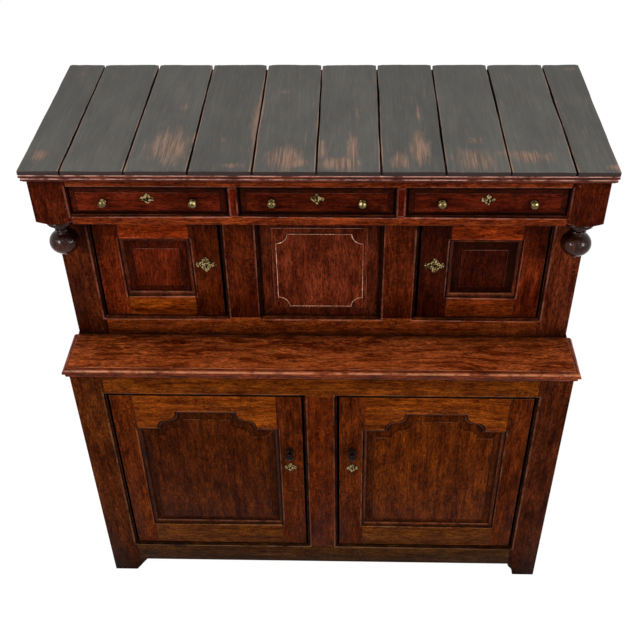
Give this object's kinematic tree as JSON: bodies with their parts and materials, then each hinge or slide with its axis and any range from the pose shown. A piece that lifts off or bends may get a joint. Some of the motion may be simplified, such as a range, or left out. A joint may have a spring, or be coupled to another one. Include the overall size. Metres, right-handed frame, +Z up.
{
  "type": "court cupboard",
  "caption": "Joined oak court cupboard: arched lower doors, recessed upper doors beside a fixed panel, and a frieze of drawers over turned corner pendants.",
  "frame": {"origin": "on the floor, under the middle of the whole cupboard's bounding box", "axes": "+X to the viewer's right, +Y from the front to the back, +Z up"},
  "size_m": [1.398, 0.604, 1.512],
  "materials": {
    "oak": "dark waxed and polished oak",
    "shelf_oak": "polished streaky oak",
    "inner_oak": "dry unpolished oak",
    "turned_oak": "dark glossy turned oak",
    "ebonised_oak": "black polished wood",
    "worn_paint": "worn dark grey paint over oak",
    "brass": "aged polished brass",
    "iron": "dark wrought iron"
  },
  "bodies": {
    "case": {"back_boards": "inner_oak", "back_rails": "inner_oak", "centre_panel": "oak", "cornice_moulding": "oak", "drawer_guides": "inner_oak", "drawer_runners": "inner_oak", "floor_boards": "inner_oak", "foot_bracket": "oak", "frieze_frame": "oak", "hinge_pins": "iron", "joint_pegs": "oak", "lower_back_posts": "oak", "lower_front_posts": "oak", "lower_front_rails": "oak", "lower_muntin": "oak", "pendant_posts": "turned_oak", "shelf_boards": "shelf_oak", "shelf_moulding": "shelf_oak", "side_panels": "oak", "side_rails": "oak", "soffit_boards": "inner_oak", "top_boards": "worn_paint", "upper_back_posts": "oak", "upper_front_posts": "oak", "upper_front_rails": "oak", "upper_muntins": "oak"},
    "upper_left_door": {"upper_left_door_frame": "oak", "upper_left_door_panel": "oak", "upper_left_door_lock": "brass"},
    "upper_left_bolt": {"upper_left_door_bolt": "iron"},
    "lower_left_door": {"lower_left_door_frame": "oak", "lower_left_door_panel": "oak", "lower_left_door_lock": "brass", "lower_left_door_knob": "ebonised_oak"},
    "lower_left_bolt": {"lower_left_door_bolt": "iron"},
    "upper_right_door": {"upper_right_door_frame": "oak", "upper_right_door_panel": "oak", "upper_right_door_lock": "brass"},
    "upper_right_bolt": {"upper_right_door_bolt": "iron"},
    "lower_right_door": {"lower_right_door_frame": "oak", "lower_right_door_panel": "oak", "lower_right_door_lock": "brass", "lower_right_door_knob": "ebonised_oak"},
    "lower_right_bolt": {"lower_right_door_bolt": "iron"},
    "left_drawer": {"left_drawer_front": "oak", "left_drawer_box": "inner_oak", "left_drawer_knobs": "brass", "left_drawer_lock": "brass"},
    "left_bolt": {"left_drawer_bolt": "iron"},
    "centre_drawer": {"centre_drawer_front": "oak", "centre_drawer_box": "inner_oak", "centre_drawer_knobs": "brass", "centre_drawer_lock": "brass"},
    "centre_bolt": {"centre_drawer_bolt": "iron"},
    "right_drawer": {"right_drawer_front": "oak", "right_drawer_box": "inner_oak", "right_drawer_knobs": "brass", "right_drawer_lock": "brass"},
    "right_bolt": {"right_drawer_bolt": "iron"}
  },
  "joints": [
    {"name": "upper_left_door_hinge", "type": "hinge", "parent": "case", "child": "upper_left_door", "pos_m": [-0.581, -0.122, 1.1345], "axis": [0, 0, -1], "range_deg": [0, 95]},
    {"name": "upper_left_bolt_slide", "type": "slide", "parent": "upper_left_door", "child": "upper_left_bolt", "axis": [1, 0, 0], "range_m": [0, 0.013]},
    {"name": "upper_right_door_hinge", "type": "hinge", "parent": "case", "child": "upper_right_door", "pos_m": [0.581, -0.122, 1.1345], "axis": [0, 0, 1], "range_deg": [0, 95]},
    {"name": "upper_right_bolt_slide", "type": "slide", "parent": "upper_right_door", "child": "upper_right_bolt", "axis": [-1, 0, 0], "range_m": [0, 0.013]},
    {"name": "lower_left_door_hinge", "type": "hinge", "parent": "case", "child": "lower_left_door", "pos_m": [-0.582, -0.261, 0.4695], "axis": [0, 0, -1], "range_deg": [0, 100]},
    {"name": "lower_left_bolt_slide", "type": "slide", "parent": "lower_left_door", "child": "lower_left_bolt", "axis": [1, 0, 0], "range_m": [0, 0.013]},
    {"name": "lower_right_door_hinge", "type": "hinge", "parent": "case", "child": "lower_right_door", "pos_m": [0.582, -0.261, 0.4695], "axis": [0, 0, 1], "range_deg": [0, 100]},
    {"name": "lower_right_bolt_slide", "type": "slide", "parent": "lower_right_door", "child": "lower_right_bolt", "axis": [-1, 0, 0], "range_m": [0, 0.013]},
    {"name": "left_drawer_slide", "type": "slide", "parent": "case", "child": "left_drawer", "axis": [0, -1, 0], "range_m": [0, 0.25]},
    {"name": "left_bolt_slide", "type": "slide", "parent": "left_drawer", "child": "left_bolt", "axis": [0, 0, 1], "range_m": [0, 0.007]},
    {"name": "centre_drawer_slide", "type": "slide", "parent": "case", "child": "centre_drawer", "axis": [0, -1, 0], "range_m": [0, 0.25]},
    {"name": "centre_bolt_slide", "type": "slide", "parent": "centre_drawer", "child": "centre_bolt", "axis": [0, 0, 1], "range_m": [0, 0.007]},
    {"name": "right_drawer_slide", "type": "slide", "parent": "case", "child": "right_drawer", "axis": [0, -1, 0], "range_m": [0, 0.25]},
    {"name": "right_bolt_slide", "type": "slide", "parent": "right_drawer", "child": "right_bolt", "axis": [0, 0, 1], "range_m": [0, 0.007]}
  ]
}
+ + + +
**What you need to do:** Your task is to output all of the data above word for word.

**Output below:**
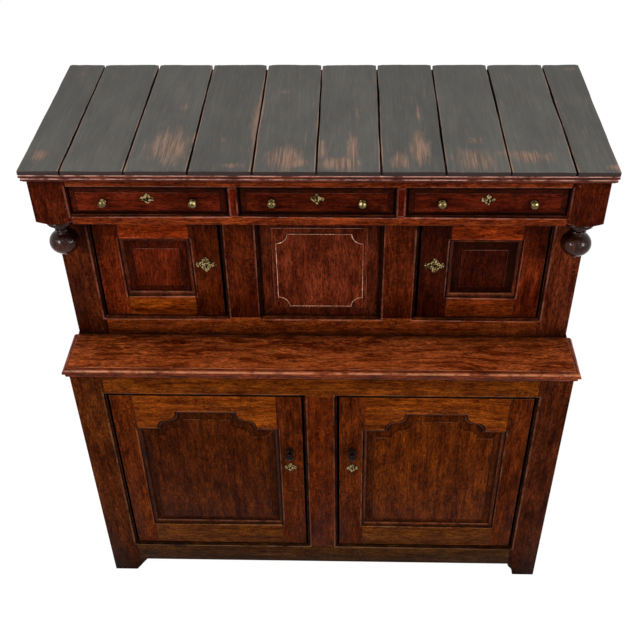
Give this object's kinematic tree as JSON: bodies with their parts and materials, then each hinge or slide with its axis and any range from the pose shown. A piece that lifts off or bends may get a joint. Some of the motion may be simplified, such as a range, or left out. A joint may have a spring, or be coupled to another one. Include the overall size. Metres, right-handed frame, +Z up.
{
  "type": "court cupboard",
  "caption": "Joined oak court cupboard: arched lower doors, recessed upper doors beside a fixed panel, and a frieze of drawers over turned corner pendants.",
  "frame": {"origin": "on the floor, under the middle of the whole cupboard's bounding box", "axes": "+X to the viewer's right, +Y from the front to the back, +Z up"},
  "size_m": [1.398, 0.604, 1.512],
  "materials": {
    "oak": "dark waxed and polished oak",
    "shelf_oak": "polished streaky oak",
    "inner_oak": "dry unpolished oak",
    "turned_oak": "dark glossy turned oak",
    "ebonised_oak": "black polished wood",
    "worn_paint": "worn dark grey paint over oak",
    "brass": "aged polished brass",
    "iron": "dark wrought iron"
  },
  "bodies": {
    "case": {"back_boards": "inner_oak", "back_rails": "inner_oak", "centre_panel": "oak", "cornice_moulding": "oak", "drawer_guides": "inner_oak", "drawer_runners": "inner_oak", "floor_boards": "inner_oak", "foot_bracket": "oak", "frieze_frame": "oak", "hinge_pins": "iron", "joint_pegs": "oak", "lower_back_posts": "oak", "lower_front_posts": "oak", "lower_front_rails": "oak", "lower_muntin": "oak", "pendant_posts": "turned_oak", "shelf_boards": "shelf_oak", "shelf_moulding": "shelf_oak", "side_panels": "oak", "side_rails": "oak", "soffit_boards": "inner_oak", "top_boards": "worn_paint", "upper_back_posts": "oak", "upper_front_posts": "oak", "upper_front_rails": "oak", "upper_muntins": "oak"},
    "upper_left_door": {"upper_left_door_frame": "oak", "upper_left_door_panel": "oak", "upper_left_door_lock": "brass"},
    "upper_left_bolt": {"upper_left_door_bolt": "iron"},
    "lower_left_door": {"lower_left_door_frame": "oak", "lower_left_door_panel": "oak", "lower_left_door_lock": "brass", "lower_left_door_knob": "ebonised_oak"},
    "lower_left_bolt": {"lower_left_door_bolt": "iron"},
    "upper_right_door": {"upper_right_door_frame": "oak", "upper_right_door_panel": "oak", "upper_right_door_lock": "brass"},
    "upper_right_bolt": {"upper_right_door_bolt": "iron"},
    "lower_right_door": {"lower_right_door_frame": "oak", "lower_right_door_panel": "oak", "lower_right_door_lock": "brass", "lower_right_door_knob": "ebonised_oak"},
    "lower_right_bolt": {"lower_right_door_bolt": "iron"},
    "left_drawer": {"left_drawer_front": "oak", "left_drawer_box": "inner_oak", "left_drawer_knobs": "brass", "left_drawer_lock": "brass"},
    "left_bolt": {"left_drawer_bolt": "iron"},
    "centre_drawer": {"centre_drawer_front": "oak", "centre_drawer_box": "inner_oak", "centre_drawer_knobs": "brass", "centre_drawer_lock": "brass"},
    "centre_bolt": {"centre_drawer_bolt": "iron"},
    "right_drawer": {"right_drawer_front": "oak", "right_drawer_box": "inner_oak", "right_drawer_knobs": "brass", "right_drawer_lock": "brass"},
    "right_bolt": {"right_drawer_bolt": "iron"}
  },
  "joints": [
    {"name": "upper_left_door_hinge", "type": "hinge", "parent": "case", "child": "upper_left_door", "pos_m": [-0.581, -0.122, 1.1345], "axis": [0, 0, -1], "range_deg": [0, 95]},
    {"name": "upper_left_bolt_slide", "type": "slide", "parent": "upper_left_door", "child": "upper_left_bolt", "axis": [1, 0, 0], "range_m": [0, 0.013]},
    {"name": "upper_right_door_hinge", "type": "hinge", "parent": "case", "child": "upper_right_door", "pos_m": [0.581, -0.122, 1.1345], "axis": [0, 0, 1], "range_deg": [0, 95]},
    {"name": "upper_right_bolt_slide", "type": "slide", "parent": "upper_right_door", "child": "upper_right_bolt", "axis": [-1, 0, 0], "range_m": [0, 0.013]},
    {"name": "lower_left_door_hinge", "type": "hinge", "parent": "case", "child": "lower_left_door", "pos_m": [-0.582, -0.261, 0.4695], "axis": [0, 0, -1], "range_deg": [0, 100]},
    {"name": "lower_left_bolt_slide", "type": "slide", "parent": "lower_left_door", "child": "lower_left_bolt", "axis": [1, 0, 0], "range_m": [0, 0.013]},
    {"name": "lower_right_door_hinge", "type": "hinge", "parent": "case", "child": "lower_right_door", "pos_m": [0.582, -0.261, 0.4695], "axis": [0, 0, 1], "range_deg": [0, 100]},
    {"name": "lower_right_bolt_slide", "type": "slide", "parent": "lower_right_door", "child": "lower_right_bolt", "axis": [-1, 0, 0], "range_m": [0, 0.013]},
    {"name": "left_drawer_slide", "type": "slide", "parent": "case", "child": "left_drawer", "axis": [0, -1, 0], "range_m": [0, 0.25]},
    {"name": "left_bolt_slide", "type": "slide", "parent": "left_drawer", "child": "left_bolt", "axis": [0, 0, 1], "range_m": [0, 0.007]},
    {"name": "centre_drawer_slide", "type": "slide", "parent": "case", "child": "centre_drawer", "axis": [0, -1, 0], "range_m": [0, 0.25]},
    {"name": "centre_bolt_slide", "type": "slide", "parent": "centre_drawer", "child": "centre_bolt", "axis": [0, 0, 1], "range_m": [0, 0.007]},
    {"name": "right_drawer_slide", "type": "slide", "parent": "case", "child": "right_drawer", "axis": [0, -1, 0], "range_m": [0, 0.25]},
    {"name": "right_bolt_slide", "type": "slide", "parent": "right_drawer", "child": "right_bolt", "axis": [0, 0, 1], "range_m": [0, 0.007]}
  ]
}